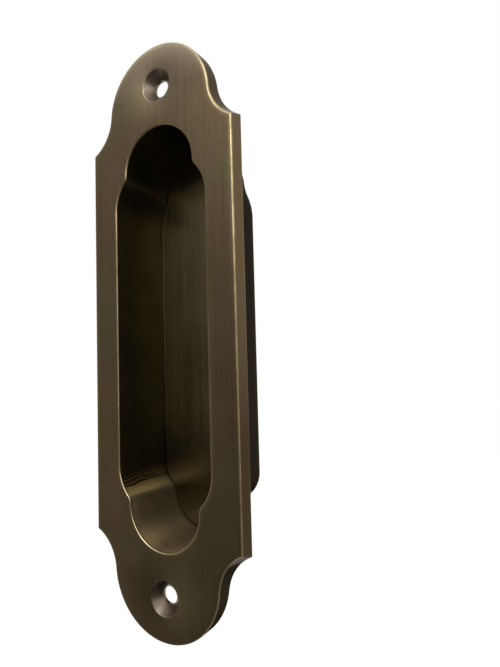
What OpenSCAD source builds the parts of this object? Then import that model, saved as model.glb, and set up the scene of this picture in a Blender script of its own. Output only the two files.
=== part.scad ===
// Flush pull for a sliding door: a cast brass faceplate with a hollow back, and behind
// its finger opening a cup brazed up from a bent brass strip and a sheet brass back.
// Sizes are in millimetres. Z runs up the length of the pull, the face looks towards -Y,
// and the origin is midway between the screw holes, on the back of the web they go through.

/* [Faceplate] */
// Height from the top of the upper arch to the foot of the lower one
plate_h = 163; // [150:1:190]
// Width across the straight sides
plate_w = 49; // [46:0.5:60]
// Depth of the edge, from the face to the door
plate_t = 5; // [4.5:0.5:8]
// Radius of the round arch at each end
arch_r = 17.6; // [15:0.2:21]
// Distance of the crisp side corners below the centre of the arch, at the face
corner_drop = 8.8; // [7:0.2:11]
// How much further out along the length the corners lie at the door than at the face
corner_flare = 1.7; // [0:0.1:3]
// Radius of the hollow curve that runs from a corner up into the arch
shoulder_r = 12; // [9:0.5:18]
// Radius of the rubbed arris between the face and the edge
arris_r = 0.5; // [0.2:0.1:1]
// Thickness of the metal behind the face, inside the rim
web_t = 3.3; // [2.5:0.1:4]
// Width of the rim round the hollow back, which is what meets the door
rim_w = 3; // [2:0.5:4]

/* [Finger opening] */
// Width between the straight sides
open_w = 31.4; // [28:0.2:33]
// Height from arch to arch
open_h = 116.4; // [106:0.2:122]
// Radius of the arch at each end
open_arch_r = 11.7; // [10:0.1:13]
// Radius of the rounded hip that ends each straight side
open_hip_r = 11.5; // [8:0.5:13]
// Radius of the tight neck between a hip and the arch
open_neck_r = 3.2; // [3:0.1:8]
// Distance of a hip's centre below the centre of its arch
open_hip_drop = 9.9; // [8:0.1:11]

/* [Screw holes] */
// Distance between the two screws
screw_spacing = 140; // [136:0.5:144]
// Diameter of the clearance hole for the screw
screw_bore = 4.6; // [3.6:0.1:5.4]
// Diameter of the countersink at the face
countersink_d = 9.5; // [7.5:0.1:10.5]
// Included angle of the countersink
countersink_angle = 90; // [80:1:100]

/* [Surround] */
// Width of the brass strip, which is the depth of the cup behind the web
strip_w = 19; // [14:0.5:26]
// Thickness of the brass strip
strip_t = 1.8; // [1.2:0.1:2.1]
// Radius of the upper arch at the rear edge, where the bent shoulders have opened out
rear_top_arch_r = 13.2; // [12:0.1:14]
// Radius of the upper hips at the rear edge
rear_top_hip_r = 15; // [11:0.5:15]
// Radius of the upper necks at the rear edge
rear_top_neck_r = 16; // [10:0.5:24]
// Distance of an upper hip's centre below the centre of its arch, at the rear edge
rear_top_hip_drop = 9.4; // [8:0.1:11]
// How much lower the top of the cup lies at the rear edge than at the face
rear_top_fall = 1.3; // [0:0.1:2.5]
// Radius of the lower arch at the rear edge
rear_foot_arch_r = 12; // [11:0.1:13.5]
// Radius of the lower hips at the rear edge
rear_foot_hip_r = 6.5; // [5:0.5:11]
// Radius of the lower necks at the rear edge
rear_foot_neck_r = 3.2; // [3:0.1:12]
// Distance of a lower hip's centre above the centre of its arch, at the rear edge
rear_foot_hip_drop = 6.5; // [6:0.1:9]

/* [Back plate] */
// Thickness of the sheet brass back
back_t = 1.5; // [1:0.1:2.5]
// Distance from the rear edge of the surround in to the back of the sheet
back_inset = 0.8; // [0.6:0.1:1.5]
// Open seam between the sheet and the surround
seam = 0.15; // [0.1:0.05:0.5]
// Radius of the sheet's front arris, rounded when the blank was cut
back_arris_r = 0.5; // [0.2:0.1:0.8]

/* [Brazing] */
// Leg of the bead that joins the surround to the web
front_bead = 1; // [0.6:0.1:1.3]
// Leg of the bead that holds the sheet in the surround
rear_bead = 0.7; // [0.4:0.1:1]
// Gap left between a bead and the strip it wets
bead_gap = 0.05; // [0.02:0.01:0.1]

/* [Hidden] */

face_y = -web_t;
web_back_y = 0;
door_y = face_y + plate_t;
strip_rear_y = web_back_y + strip_w;
sheet_rear_y = strip_rear_y - back_inset;
sheet_front_y = sheet_rear_y - back_t;

plate_half = plate_w / 2;
open_half = open_w / 2;

// Steps along an arch, a shoulder of the faceplate, a bend of the cup, and a rounded arris
arch_steps = 16;
shoulder_steps = 10;
bend_steps = 7;
arris_steps = 4;
// Sides used for a true circle, and how far a cut runs past the surface it opens
circle_fn = 96;
overcut = 1;

// An end of a cup outline: arch radius, hip radius, neck radius, hip drop, height of the arch's top
front_end = [open_arch_r, open_hip_r, open_neck_r, open_hip_drop, open_h / 2];
rear_top_end = [rear_top_arch_r, rear_top_hip_r, rear_top_neck_r, rear_top_hip_drop,
    open_h / 2 - rear_top_fall];
rear_foot_end = [rear_foot_arch_r, rear_foot_hip_r, rear_foot_neck_r, rear_foot_hip_drop, open_h / 2];

// Centre of a circle at distance ra from point a and rb from point b, on the outer side of the outline
function reach(a, ra, b, rb) =
    let (d = norm(b - a), u = (b - a) / d, k = (ra * ra - rb * rb + d * d) / (2 * d))
    a + k * u + sqrt(max(0, ra * ra - k * k)) * [-u[1], u[0]];

function bearing(from, to) = atan2(to[1] - from[1], to[0] - from[0]);

function arc(centre, r, start, end, steps) =
    [for (i = [0 : steps]) centre + r * [cos(start + (end - start) * i / steps),
                                         sin(start + (end - start) * i / steps)]];

function tail(list) = [for (i = [1 : len(list) - 1]) list[i]];
function reversed(list) = [for (i = [len(list) - 1 : -1 : 0]) list[i]];
function scaled_xz(list, sx, sz) = [for (p = list) [p[0] * sx, p[1] * sz]];

// The three centres of an end: arch, hip and neck
function arch_centre(end) = [0, end[4] - end[0]];
function hip_centre(end) = [open_half - end[1], end[4] - end[0] - end[3]];
function neck_centre(end) = reach(arch_centre(end), end[0] + end[2], hip_centre(end), end[1] + end[2]);

// One quarter of a cup outline, from the top of the arch to the foot of the hip, grown outwards
function quarter(end, grow) =
    let (a = arch_centre(end), h = hip_centre(end), n = neck_centre(end),
         arch_end = bearing(a, n), neck_end = bearing(n, h) + 360)
    concat(arc(a, end[0] + grow, 90, arch_end, arch_steps),
           tail(arc(n, end[2] - grow, arch_end + 180, neck_end, bend_steps)),
           tail(arc(h, end[1] + grow, neck_end - 180, 0, bend_steps)));

// A closed outline, clockwise from the top as seen from the face, from its upper and lower right quarters
function closed(top, foot) =
    concat(top, reversed(scaled_xz(foot, 1, -1)), tail(scaled_xz(foot, -1, -1)),
           reversed(tail(scaled_xz(top, -1, 1))));

function outline(top, foot, grow) = closed(quarter(top, grow), quarter(foot, grow));

// The cup outline at depth y, part of the way from the opening's shape to the rear edge's shape
function cup_ring(y, grow) =
    let (share = (y - web_back_y) / strip_w,
         front = outline(front_end, front_end, grow),
         rear = outline(rear_top_end, rear_foot_end, grow))
    [for (i = [0 : len(front) - 1])
        let (p = front[i] * (1 - share) + rear[i] * share) [p[0], y, p[1]]];

// One quarter of the faceplate's outline, drawn in by inset: arch, hollow shoulder, crisp corner drop below
// the centre of the arch
function plate_quarter(drop, inset) =
    let (a = [0, plate_h / 2 - arch_r],
         h = reach(a, arch_r + shoulder_r, a + [plate_half, -drop], shoulder_r),
         r = shoulder_r + inset, side = plate_half - inset,
         corner = [side, h[1] - sqrt(r * r - (h[0] - side) * (h[0] - side))], turn = bearing(a, h))
    concat(arc(a, arch_r - inset, 90, turn, arch_steps),
           tail(arc(h, r, turn + 180, bearing(h, corner) + 360, shoulder_steps)));

// The faceplate's outline at depth y, where the shoulders open out from the face to the door
function plate_ring(y, inset) =
    let (q = plate_quarter(corner_drop - corner_flare * (y - face_y) / plate_t, inset))
    [for (p = closed(q, q)) [p[0], y, p[1]]];

// Depth and draw-in of step i of a rounded arris, from the side to the front
function rounded_y(front, r, i) = front + r * (1 - sin(90 * i / arris_steps));
function rounded_inset(r, i) = r * (1 - cos(90 * i / arris_steps));

// Faces of a skin that joins each ring of n points to the next, from ring first to ring last
function skin(n, first, last, count) =
    [for (k = [first : last], i = [0 : n - 1], half = [0, 1])
        let (a = k * n + i, b = k * n + (i + 1) % n,
             c = ((k + 1) % count) * n + (i + 1) % n, d = ((k + 1) % count) * n + i)
        half == 0 ? [a, b, c] : [a, c, d]];

// A closed band that runs all round: the rings are the corners of its section, in order
module band(rings) {
    n = len(rings[0]);
    count = len(rings);
    polyhedron(points = [for (ring = rings) each ring], faces = skin(n, 0, count - 1, count));
}

// A solid disc of rings stacked from rear to front, closed flat at both ends
module stack(rings) {
    n = len(rings[0]);
    count = len(rings);
    polyhedron(points = [for (ring = rings) each ring],
        faces = concat(skin(n, 0, count - 2, count),
                       [[for (i = [n - 1 : -1 : 0]) i]],
                       [[for (i = [0 : n - 1]) (count - 1) * n + i]]));
}

// A flat shape drawn in X and Z, given depth from y0 to y1
module slab(y0, y1) {
    translate([0, y1, 0]) rotate([90, 0, 0]) linear_extrude(y1 - y0) children();
}

module mirrored_ends() {
    for (side = [0, 1]) mirror([0, side]) children();
}

module mirrored_sides() {
    for (side = [0, 1]) mirror([side, 0]) children();
}

// The cut for the finger opening: a slot with rounded hips that draws in through tight necks to an arch
module opening_block(y0, y1) {
    arch = arch_centre(front_end);
    hip = hip_centre(front_end);
    neck = neck_centre(front_end);
    slab(y0, y1) square([open_w, 2 * hip[1]], center = true);
    slab(y0, y1) square([2 * hip[0], 2 * arch[1]], center = true);
    slab(y0, y1) mirrored_ends() translate(arch) circle(open_arch_r, $fn = circle_fn);
    slab(y0, y1) mirrored_ends() mirrored_sides() translate(hip) circle(open_hip_r, $fn = circle_fn);
    slab(y0, y1) mirrored_ends() mirrored_sides() difference() {
        polygon([arch, hip, neck]);
        translate(neck) circle(open_neck_r, $fn = circle_fn);
    }
}

// A countersunk hole for a wood screw, cut from the face through to the hollow back
module screw_hole() {
    bore_r = screw_bore / 2;
    sink_r = countersink_d / 2;
    slope = tan(countersink_angle / 2);
    sink_depth = (sink_r - bore_r) / slope;
    translate([0, face_y, 0]) rotate([-90, 0, 0]) {
        translate([0, 0, -overcut]) cylinder(h = plate_t + 2 * overcut, r = bore_r, $fn = circle_fn);
        translate([0, 0, -overcut]) cylinder(h = sink_depth + overcut, r1 = sink_r + overcut * slope,
            r2 = bore_r, $fn = circle_fn);
    }
}

// Cast faceplate: a skin from the floor of its hollow back over the rim and the flared edge to the rounded
// arris, pierced by the finger opening and two screw holes
module faceplate() {
    color("#75694f") difference() {
        stack(concat(
            [plate_ring(web_back_y, rim_w), plate_ring(door_y, rim_w), plate_ring(door_y, 0)],
            [for (i = [0 : arris_steps])
                plate_ring(rounded_y(face_y, arris_r, i), rounded_inset(arris_r, i))]));
        opening_block(face_y - overcut, door_y + overcut);
        for (end = [-1, 1]) translate([0, 0, end * screw_spacing / 2]) screw_hole();
    }
}

// Side wall of the cup: one brass strip bent to the opening's outline and brazed on edge to the web
module surround() {
    color("#574d36") band([
        cup_ring(web_back_y, 0),
        cup_ring(strip_rear_y, 0),
        cup_ring(strip_rear_y, strip_t),
        cup_ring(web_back_y, strip_t)]);
}

// The back plate's outline at depth y, drawn in by inset for its rounded arris
function blank_ring(y, inset) = [for (p = cup_ring(sheet_front_y, -seam - inset)) [p[0], y, p[2]]];

// Floor of the cup: a sheet brass blank that drops into the surround from behind
module back_plate() {
    color("#70654a") stack(concat(
        [blank_ring(sheet_rear_y, 0)],
        [for (i = [0 : arris_steps])
            blank_ring(rounded_y(sheet_front_y, back_arris_r, i), rounded_inset(back_arris_r, i))]));
}

// Bead of filler metal round the foot of the surround, in the hollow of the faceplate
module front_braze() {
    near = strip_t + bead_gap;
    color("#8c7a48") band([
        cup_ring(web_back_y, near),
        cup_ring(web_back_y + front_bead, near),
        cup_ring(web_back_y, near + front_bead)]);
}

// Bead of filler metal in the corner between the sheet and the strip, seen only from behind
module rear_braze() {
    color("#8c7a48") band([
        cup_ring(sheet_rear_y, -bead_gap),
        cup_ring(sheet_rear_y, -bead_gap - rear_bead),
        cup_ring(sheet_rear_y + rear_bead, -bead_gap)]);
}

faceplate();
surround();
back_plate();
front_braze();
rear_braze();
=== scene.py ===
import math

import bmesh
import bpy
from mathutils import Matrix, Vector


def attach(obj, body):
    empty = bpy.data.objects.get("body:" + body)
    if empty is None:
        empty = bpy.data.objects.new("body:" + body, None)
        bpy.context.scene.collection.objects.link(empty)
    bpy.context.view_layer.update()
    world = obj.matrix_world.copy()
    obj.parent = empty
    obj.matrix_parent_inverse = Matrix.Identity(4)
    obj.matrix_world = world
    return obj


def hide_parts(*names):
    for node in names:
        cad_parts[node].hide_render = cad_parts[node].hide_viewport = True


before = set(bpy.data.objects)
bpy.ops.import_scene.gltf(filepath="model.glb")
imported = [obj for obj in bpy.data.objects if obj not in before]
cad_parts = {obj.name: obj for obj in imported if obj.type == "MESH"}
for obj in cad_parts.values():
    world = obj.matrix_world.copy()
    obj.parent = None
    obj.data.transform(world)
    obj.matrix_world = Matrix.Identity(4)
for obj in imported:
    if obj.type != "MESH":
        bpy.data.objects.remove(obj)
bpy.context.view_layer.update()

# Faceplate: one brass casting with a hollow back, its face brushed up and down, dipped
# dark and rubbed back until the arrises show gold. It is fixed to the door through two
# countersunk holes, one in each arch. Sizes are in millimetres until a piece is finished.

plate_height = 163.0
plate_width = 49.0
plate_depth = 5.0
end_arch_r = 17.6
corner_drop = 8.8
corner_flare = 1.7
hollow_r = 12.0
corner_r = 0.5
least_corner_r = 0.02
web = 3.3
rim_width = 3.0
opening_width = 31.4
opening_height = 116.4
arch_r = 11.7
hip_r = 11.5
neck_r = 3.2
hip_drop = 9.9
screw_spacing = 140.0
bore_r = 2.3
sink_r = 4.75
arris_r = 0.5
rim_arris_r = 0.45
back_arris_r = 0.25
rubbed_width = 1.0
least_rub = 0.12
crown_wear_and_highlight_from = 66.0
crown_wear_and_highlight_over = 15.0
crown_rub_and_highlight = 0.7
back_rub = 0.8
mouth_rub = 0.62
mouth_grip_below = 10.0
mouth_grip = 0.028
even_margin = 0.3
back_margin = 0.2
sink_rim = 0.12
face_y = -web
web_back_y = 0.0
door_y = face_y + plate_depth
arch_steps = 28
hollow_steps = 12
corner_steps = 4
opening_arch_steps = 24
neck_steps = 8
hip_steps = 12
back_arris_steps = 3
hole_steps = 64
metres = 0.001
same_point = 0.001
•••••
#### WORK INSTRUCTIONS:
Exactly repeat the lines running from the top of the listing to the line bearing "they go through.", both of those lines included, and only them.

#### TASK RESPONSE:
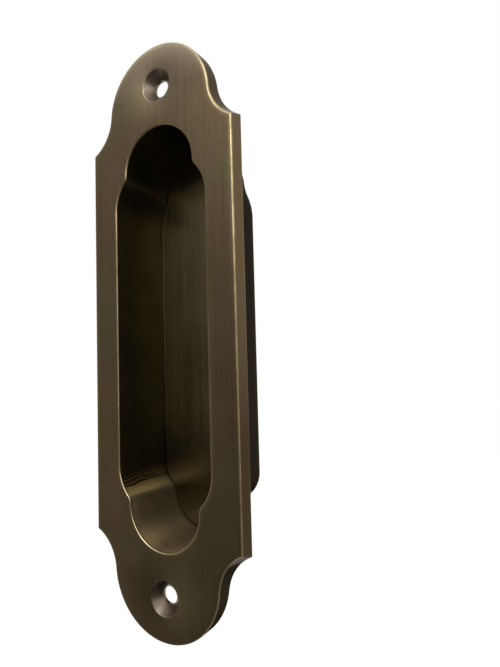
What OpenSCAD source builds the parts of this object? Then import that model, saved as model.glb, and set up the scene of this picture in a Blender script of its own. Output only the two files.
=== part.scad ===
// Flush pull for a sliding door: a cast brass faceplate with a hollow back, and behind
// its finger opening a cup brazed up from a bent brass strip and a sheet brass back.
// Sizes are in millimetres. Z runs up the length of the pull, the face looks towards -Y,
// and the origin is midway between the screw holes, on the back of the web they go through.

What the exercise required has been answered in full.